# Building a dead strip



## Mike(^RacerX^) (Mar 15, 2003)

For my next project,I plan on converting my LED lap counter over to a dead strip setup.
While rummaging through my extra stuff,I see that I have two extra Tomy terminal tracks.

Im thinking,would I be able to use these for my dead strip setup????I cant really see why not,and it would save a little bit of soldering if I could.

Mike(ice9)


----------



## noddaz (Aug 6, 1999)

*Ummm*

I don't think that this is really going to save you much work.
The common power rail connection will probably mess things up.
You would need separate signals to whatever you are using as a lap counter.
Plus you would still need to run power jumpers from one end of the dead strip track to the other so the cars would have stable power entering and leaving the dead strip... In this picture red is the connection to the lap counter and blue is the jumper for power.
(Borrowed without permission from Gregory Brauns website http://www.hoslotcarracing.com/ )

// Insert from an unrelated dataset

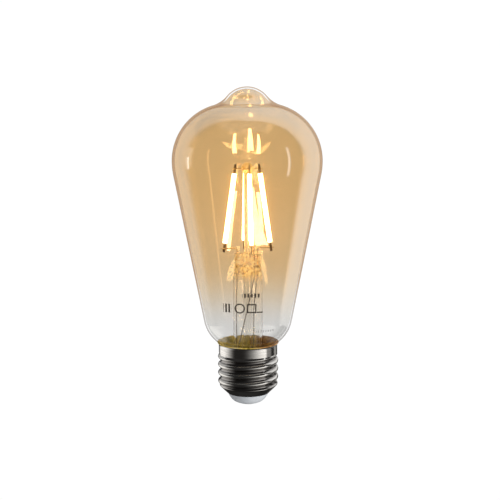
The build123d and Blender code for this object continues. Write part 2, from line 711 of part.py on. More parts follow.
def board_chip(width, height, depth, place, legs, leg_pitch):
    """A moulded chip on the board's front, with a row of bent-flat legs above and below it."""
    with BuildPart() as chip:
        with Locations((place[0], board_front - BOARD_GAP - 0.1 - depth / 2, place[1])):
            Box(width, depth, height)
        chamfer(chip.edges().filter_by(Axis.Y), 0.2)
        for side in (-1, 1):
            leg_z = place[1] + side * (height / 2 + 0.3)
            for number in range(legs):
                leg_x = place[0] + (number - (legs - 1) / 2) * leg_pitch
                with Locations((leg_x, board_front - BOARD_GAP - 0.2, leg_z)):
                    Box(0.4, 0.3, 0.8)
    return chip


finish(board_chip(4.2, 3.6, 1.5, (-5.6, 13.9), 2, 2.6), "rectifier_bridge")
finish(board_chip(4.6, 3.0, 1.3, (-5.6, 9.4), 4, 1.1), "driver_chip")

with BuildPart() as chip_capacitors:
    for place_x, place_z in ((1.0, 8.0), (3.0, 8.0), (5.0, 8.0), (7.2, 8.0), (-2.0, 9.2), (-2.0, 14.4)):
        with Locations((place_x, board_front - BOARD_GAP - 0.3, place_z)):
            Box(1.2, 0.6, 0.7)
finish(chip_capacitors, "chip_capacitors")

# ---- Fusible resistor in the lead between the centre contact and the board ----
with BuildPart() as fusible_resistor:
    with BuildSketch(Plane.YZ.offset(-3.0)):
        with Locations((4.6, 8.3)):
            Circle(0.85)
    extrude(amount=-5.0)
    fillet(fusible_resistor.edges().filter_by(GeomType.CIRCLE), 0.3)
finish(fusible_resistor, "fusible_resistor")

centre_lead = bent_wire(
    [(0.9, 0, INSULATOR_TOP_Z + 0.62), (0.9, 3.0, INSULATOR_TOP_Z + 0.62), (-1.2, 4.6, 8.3), (-3.0, 4.6, 8.3)],
    THIN_WIRE,
    0.5,
)
finish(centre_lead, "centre_lead")

# ---- Radio: a tongue of board that stands up into the foot of the hollow stem ----
with BuildPart() as radio_board:
    with BuildSketch(Plane.XZ.offset(-RADIO_PLACE[0] - RADIO_BOARD[1] / 2)):
        with Locations((0, RADIO_PLACE[1])):
            RectangleRounded(RADIO_BOARD[0], RADIO_BOARD[2], 0.5)
    extrude(amount=RADIO_BOARD[1])
finish(radio_board, "radio_board")

radio_front = RADIO_PLACE[0] - RADIO_BOARD[1] / 2
radio_back = RADIO_PLACE[0] + RADIO_BOARD[1] / 2
with BuildPart() as radio_chip:
    with Locations((0, radio_back + BOARD_GAP + RADIO_CHIP[1] / 2, RADIO_CHIP_Z)):
        Box(*RADIO_CHIP)
    chamfer(radio_chip.edges().filter_by(Axis.Y), 0.2)
finish(radio_chip, "radio_chip")

with BuildPart() as radio_antenna:
    run_length, run_pitch, track = ANTENNA
    turn_x = (run_length - track) / 2
    with BuildSketch(Plane.XZ.offset(BOARD_GAP - radio_front)):
        for run in range(ANTENNA_RUNS):
            with Locations((0, ANTENNA_Z + run * run_pitch)):
                Rectangle(run_length, track)
        for run in range(ANTENNA_RUNS - 1):
            side = turn_x if run % 2 else -turn_x
            with Locations((side, ANTENNA_Z + (run + 0.5) * run_pitch)):
                Rectangle(track, run_pitch + track)
    extrude(amount=0.1)
finish(radio_antenna, "radio_antenna")

with BuildPart() as header_pins:
    pin_length = radio_front - board_back
    with Locations((0, board_back + pin_length / 2, HEADER_Z)):
        with GridLocations(HEADER_PITCH, 1, 4, 1):
            Box(PIN_SQUARE, pin_length - 2 * BOARD_GAP, PIN_SQUARE)
finish(header_pins, "header_pins")
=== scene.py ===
import math

import bpy
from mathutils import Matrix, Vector


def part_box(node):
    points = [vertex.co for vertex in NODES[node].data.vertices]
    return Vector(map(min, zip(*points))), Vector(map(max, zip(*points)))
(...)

Using terminal tracks would cause you to have two rails tied together through the common power tap. I don't know what that will do to the lap conter....

Scott


----------



## Mike(^RacerX^) (Mar 15, 2003)

noddaz said:


> Using terminal tracks would cause you to have two rails tied together through the common power tap. I don't know what that will do to the lap conter....
> 
> Scott


Thats what Im wondering.If sharing the black side with two lanes would work.

Mike


----------



## Slott V (Feb 3, 2005)

A dead strip need only be @ 6" in length. Anything longer and you have more chance of stalling the car on the dead strip. A dead strip uses the car to complete a connection to send or break a signal. Most timing software/hardware is built specifically for dead strips. I believe Lap Timer 2000 (Greg Braun) lets you choose I/R, dead strip or reed switch.

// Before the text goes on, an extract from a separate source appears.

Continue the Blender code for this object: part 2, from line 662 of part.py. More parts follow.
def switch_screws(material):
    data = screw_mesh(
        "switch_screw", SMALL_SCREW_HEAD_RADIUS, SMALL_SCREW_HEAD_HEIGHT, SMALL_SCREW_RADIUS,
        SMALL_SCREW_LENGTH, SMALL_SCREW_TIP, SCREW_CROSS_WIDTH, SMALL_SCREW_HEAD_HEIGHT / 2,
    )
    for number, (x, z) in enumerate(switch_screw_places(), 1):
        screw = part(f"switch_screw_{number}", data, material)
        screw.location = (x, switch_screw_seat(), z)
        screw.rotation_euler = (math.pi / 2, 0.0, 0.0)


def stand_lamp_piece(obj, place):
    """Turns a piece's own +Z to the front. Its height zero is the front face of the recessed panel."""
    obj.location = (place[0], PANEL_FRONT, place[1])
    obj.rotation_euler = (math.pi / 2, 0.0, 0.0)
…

You could try a terminal strip but you would have to cut the rails to separate them from track power completely. You would also have to remove the common ground strip to separate the lanes.


----------



## Mike(^RacerX^) (Mar 15, 2003)

I gave up on using the terminal tracks,and built the dead strip with some extra track I had.

It came out great.I wish I had done this to begin with.

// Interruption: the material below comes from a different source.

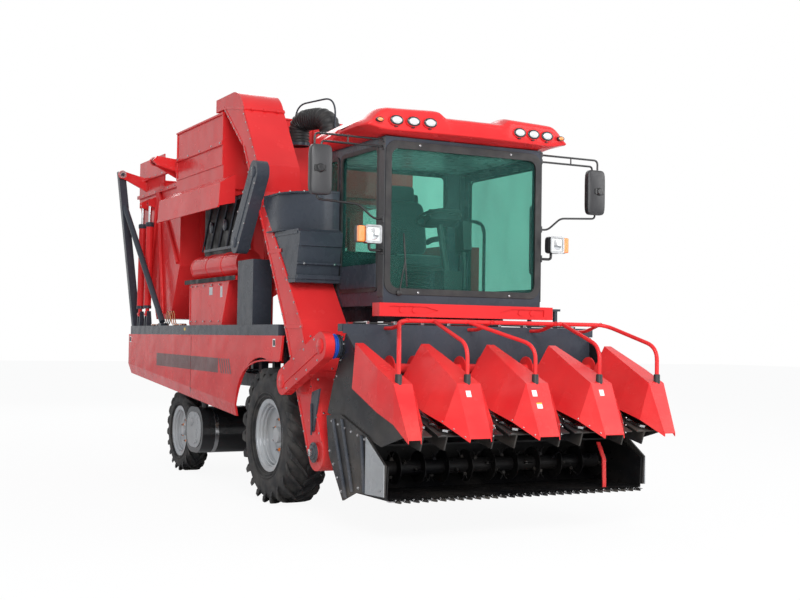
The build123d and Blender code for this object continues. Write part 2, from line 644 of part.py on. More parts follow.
# Husking unit: frame, roller bed, open hopper, apron, and the boxes under it.
husk_right, husk_left = -1190, 980
husk_front, husk_back = 1300, 2830
bed_low, bed_high, hopper_high = 3000, 3240, 3770
with BuildPart() as husking_bed:
    for x in (-690, husk_left - 80):
        for back in (husk_front + 40, husk_back - 120):
            block((x, x + 80), (back, back + 80), (deck_z, bed_low))
    for back in (husk_front + 40, husk_back - 120):
        block((husk_right, husk_left), (back, back + 80), (bed_low - 60, bed_low))
    block((husk_right, husk_left), (husk_front, husk_back), (bed_low, bed_high))
husking_bed.part.label = "husking_bed"
export_step(husking_bed.part, "parts/husking_bed.step")
with BuildPart() as husker_hopper:
    block((husk_right, husk_left), (husk_front, husk_back), (bed_high, hopper_high))
    block((husk_right + 12, husk_left - 12), (husk_front + 12, husk_back - 12), (bed_high, hopper_high),
          Mode.SUBTRACT)
    block((husk_right - 22, husk_right), (husk_front, husk_back), (3440, 3480))
    # Bracket for the bin's front hinge, on the rear wall.
    block((husk_right, bin_right), (husk_back, 2900), (3330, 3480))
    front_slab([(bin_right, 3330), (bin_right, 3480), (tip_x, 3510), (tip_x - 45, tip_z), (tip_x, 3410)],
               2900, bin_front - 15)
    rod_y(tip_x, bin_front - 15, arm_backs[0] + 45, tip_z, tip_pin_d / 2)
husker_hopper.part.label = "husker_hopper"
export_step(husker_hopper.part, "parts/husker_hopper.step")
with BuildPart() as husker_apron:
    front_slab([(husk_right, 3100), (-1345, 3010), (-1360, 2780), (-1350, 2780), (-1335, 3000), (husk_right, 3085)],
               950, 2970)
    front_slab([(husk_right, 3100), (-1345, 3010), (-1360, 2780), (husk_right, 2820)], 940, 950)
husker_apron.part.label = "husker_apron"
export_step(husker_apron.part, "parts/husker_apron.step")
with BuildPart() as husk_box:
    slab([(1270, deck_z), (2310, deck_z), (2310, 2060), (1070, 2060)], husk_right + 10, -700)
    block((husk_right - 10, -700), (860, 2430), (2060, 2100))
    rod_y(-1050, 900, 2290, 2230, 130)
    slab([(900, 2300), (2290, 2300), (2290, bed_low - 60), (900, bed_low - 60)], -1030, -1000)
husk_box.part.label = "husk_box"
export_step(husk_box.part, "parts/husk_box.step")

# Ear bin: an open hopper with its right wall braced by tubes, hung on two arms.
brace_r = 22
brace_x = bin_right - brace_r + bin_wall / 2
chute_front, chute_back = bin_front + 300, bin_back - 840
window_back = bin_front + 650
ear_side = [(bin_front, bin_rim), (bin_back, bin_rim), (bin_back, 3200), (chute_back, bin_low), (chute_front, bin_low),
            (bin_front, 2300)]
ear_end = [(bin_right, bin_rim), (bin_left, bin_rim), (bin_left, 2750), (-300, bin_low), (bin_right, bin_low)]
with BuildPart() as bin_inside:
    slab([(bin_front + bin_wall, bin_rim + bin_wall), (bin_back - bin_wall, bin_rim + bin_wall),
          (bin_back - bin_wall, 3205), (chute_back - bin_wall, bin_low + bin_wall),
          (chute_front + bin_wall, bin_low + bin_wall), (bin_front + bin_wall, 2305)],
         bin_right + bin_wall, bin_left - bin_wall)
    front_slab([(bin_right + bin_wall, bin_rim + bin_wall), (bin_left - bin_wall, bin_rim + bin_wall),
                (bin_left - bin_wall, 2750 + bin_wall), (-300, bin_low + bin_wall),
                (bin_right + bin_wall, bin_low + bin_wall)], bin_front - 50, bin_back + 50, Mode.INTERSECT)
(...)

Only problem now is to figure out what the settings should be.It only triggers if I drive the cars over it slowly.  

Back to the old drawing board once again I guess.

Mike


----------



## Heliopolis (Nov 24, 2005)

Whose (manufacturer) lap counter are you using?


----------



## AfxToo (Aug 29, 2003)

-----


----------



## Mike(^RacerX^) (Mar 15, 2003)

I am using Greg Brauns "Lap Timer 2000" software.It works pretty good and the price is right(free).

Still cant get the dead strip to work when my cars are up to speed.I have to try a few more things.I emailed Greg Braun,still waiting for a reply.

Mike


----------



## AfxToo (Aug 29, 2003)

-----


----------



## Mike(^RacerX^) (Mar 15, 2003)

I am using the joystick port.

I am starting to think that the 3" specified in his instructions for building a dead strip is too short.I think 6" might be more like it.

Mike


----------



## Heliopolis (Nov 24, 2005)

I'm interested in the solution. Will you let us know your progress (our lack thereof) in resolving this issue? -- Greg


----------



## Heliopolis (Nov 24, 2005)

Thanks AfxToo, for the detailed information on race management systems.


----------



## micyou03 (Apr 8, 2003)

I tried up to 4 inches and couldn't get it to work so I went to IR Dectors and flashlight bulbs from Radio Shack. Now I have no problems.


----------



## Mike(^RacerX^) (Mar 15, 2003)

Greg Braun sent me the setings last night.1ms timer resolution,and a minimum of 500ms debounce.I tried that and it did absoloutly nothing.

So I guess as a last ditch effort,I will build yet another set of dead strips,only this time I will go with between 5 and 6 inches.

If this doesnt work,I give up.Im jst going to order in the whole Trackmate setup and be done with it already.Ive had enough.

Mike


----------